I forgive myself for accepting and allowing myself to not realize and understand that this is really a point of being to good for the people that I work with, and the people that I cook for as well, where I am over the cooking, standing above and apart from it and believing that I am meant for bigger and more important things and thus standing mighty within this self infatuated narcissism, and leaving all the others that I work with and interact with below me to meddle with the puny cooking.
I forgive myself for accepting and allowing myself to not recognize the ability that I have to stop and just enjoy myself withing each moment and breathe and to not realize that cooking does not just have to be about feeding others but can actually be a form of self expression.
I forgive myself for accepting and allowing myself to not realize how the initial point of me getting into cooking was about finding a way to influence others, and not seeing how this was really about looking for recognition and acceptance from others.
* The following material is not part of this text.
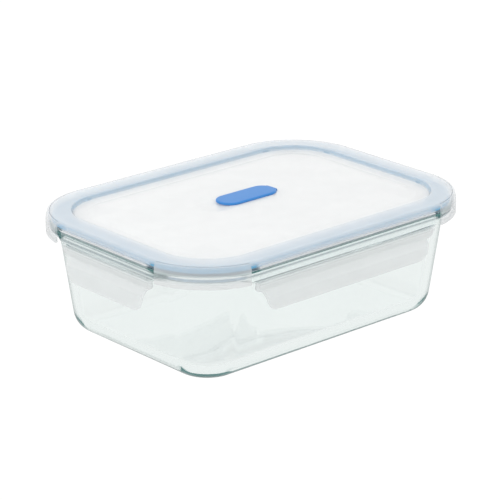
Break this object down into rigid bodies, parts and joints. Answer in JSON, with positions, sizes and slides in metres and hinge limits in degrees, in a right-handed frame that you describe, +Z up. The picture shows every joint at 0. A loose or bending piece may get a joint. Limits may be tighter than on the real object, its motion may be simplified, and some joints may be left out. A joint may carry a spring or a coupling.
{
  "type": "glass storage container",
  "caption": "Rectangular glass food container with a frosted clip-on lid, hinged side clips, gasket and steam vent flap.",
  "frame": {"origin": "middle of the underside of the glass base", "axes": "+X along the long side, +Y along the short side towards the rear clip, +Z up through the lid; the front long-side clip is at -Y"},
  "size_m": [0.23, 0.1684, 0.0763],
  "materials": {
    "glass": "clear pressed glass with a faint green edge tint",
    "frosted_lid": "translucent, lightly frosted",
    "frosted_clip": "translucent, clear at the wall and frosted at the finger lip",
    "blue_silicone": "soft satin",
    "blue_vent": "soft satin"
  },
  "bodies": {
    "tub": {"glass_tub": "glass"},
    "lid": {"lid_shell": "frosted_lid", "seal_ring": "blue_silicone"},
    "clip_front": {"front_clip": "frosted_clip"},
    "clip_rear": {"rear_clip": "frosted_clip"},
    "clip_left": {"left_clip": "frosted_clip"},
    "clip_right": {"right_clip": "frosted_clip"},
    "vent": {"vent_flap": "blue_vent"}
  },
  "joints": [
    {"name": "lid_lift", "type": "slide", "parent": "tub", "child": "lid", "axis": [0, 0, 1], "range_m": [0, 0.108]},
    {"name": "front_clip_hinge", "type": "hinge", "parent": "lid", "child": "clip_front", "pos_m": [0, -0.08325, 0.0714], "axis": [-1, 0, 0], "range_deg": [0, 120]},
    {"name": "rear_clip_hinge", "type": "hinge", "parent": "lid", "child": "clip_rear", "pos_m": [0, 0.08325, 0.0714], "axis": [1, 0, 0], "range_deg": [0, 120]},
    {"name": "left_clip_hinge", "type": "hinge", "parent": "lid", "child": "clip_left", "pos_m": [-0.11405, 0, 0.0714], "axis": [0, 1, 0], "range_deg": [0, 120]},
    {"name": "right_clip_hinge", "type": "hinge", "parent": "lid", "child": "clip_right", "pos_m": [0.11405, 0, 0.0714], "axis": [0, -1, 0], "range_deg": [0, 120]},
    {"name": "vent_flap_hinge", "type": "hinge", "parent": "lid", "child": "vent", "pos_m": [0.02245, 0.0088, 0.0747], "axis": [0, 1, 0], "range_deg": [0, 90]}
  ]
}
I forgive myself for accepting and allowing myself to never really get into cooking because it was something that I enjoyed initially but instead was a point where I could possibly see myself becoming someone important, at least in my youth.
I forgive myself for accepting and allowing myself to bury the feeling of disappointment with the industry and not really admitting to this as my reaction to the internal failure to gain recognition.
So really the point that has become apparent here is that the reactions to the criticism really has nothing to do with my co-worker as much as I want to blame and get on her case. In reality it boils down to my own insecurities within my abilities as a cook and the mentality that I have imposes on myself within the starting point of motivation for becoming a cook/chef.